### Given problem
Print all of the data exactly as written.

:: Information supplied

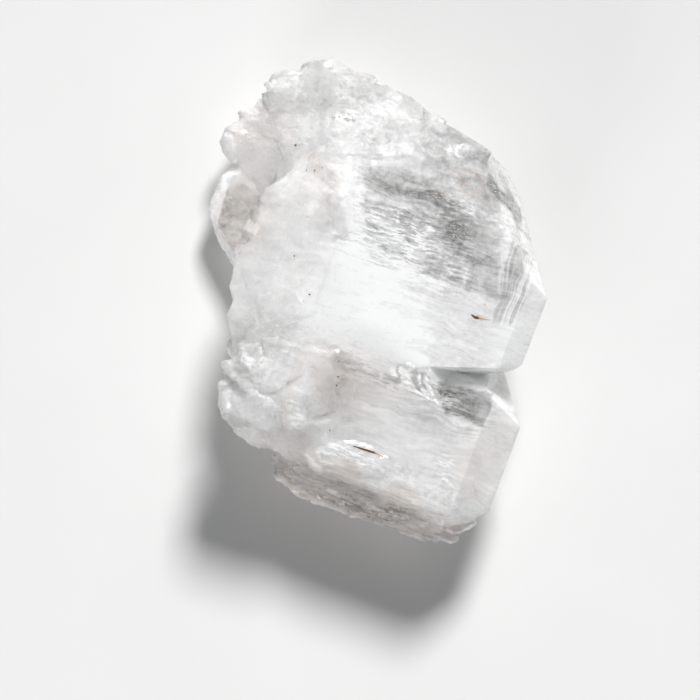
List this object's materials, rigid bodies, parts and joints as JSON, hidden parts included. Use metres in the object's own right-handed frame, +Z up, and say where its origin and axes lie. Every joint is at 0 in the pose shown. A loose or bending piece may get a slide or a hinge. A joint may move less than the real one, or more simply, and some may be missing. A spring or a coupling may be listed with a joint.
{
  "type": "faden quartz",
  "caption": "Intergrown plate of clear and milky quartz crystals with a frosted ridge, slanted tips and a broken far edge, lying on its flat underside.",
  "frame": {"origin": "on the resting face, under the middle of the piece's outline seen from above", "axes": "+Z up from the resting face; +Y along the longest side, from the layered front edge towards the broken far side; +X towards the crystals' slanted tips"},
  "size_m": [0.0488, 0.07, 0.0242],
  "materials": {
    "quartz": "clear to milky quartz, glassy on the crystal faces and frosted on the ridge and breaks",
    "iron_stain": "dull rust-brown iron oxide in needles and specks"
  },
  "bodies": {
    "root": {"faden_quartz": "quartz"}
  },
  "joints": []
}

::::

### Solution to this task
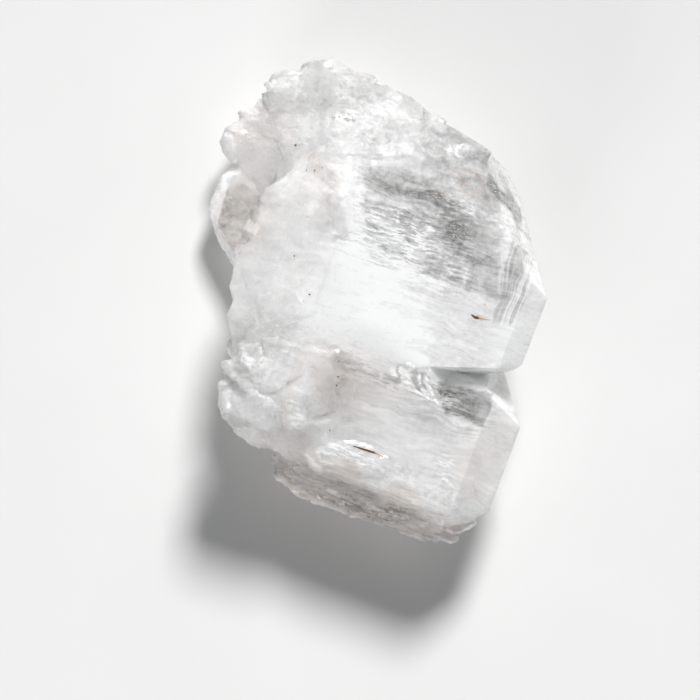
List this object's materials, rigid bodies, parts and joints as JSON, hidden parts included. Use metres in the object's own right-handed frame, +Z up, and say where its origin and axes lie. Every joint is at 0 in the pose shown. A loose or bending piece may get a slide or a hinge. A joint may move less than the real one, or more simply, and some may be missing. A spring or a coupling may be listed with a joint.
{
  "type": "faden quartz",
  "caption": "Intergrown plate of clear and milky quartz crystals with a frosted ridge, slanted tips and a broken far edge, lying on its flat underside.",
  "frame": {"origin": "on the resting face, under the middle of the piece's outline seen from above", "axes": "+Z up from the resting face; +Y along the longest side, from the layered front edge towards the broken far side; +X towards the crystals' slanted tips"},
  "size_m": [0.0488, 0.07, 0.0242],
  "materials": {
    "quartz": "clear to milky quartz, glassy on the crystal faces and frosted on the ridge and breaks",
    "iron_stain": "dull rust-brown iron oxide in needles and specks"
  },
  "bodies": {
    "root": {"faden_quartz": "quartz"}
  },
  "joints": []
}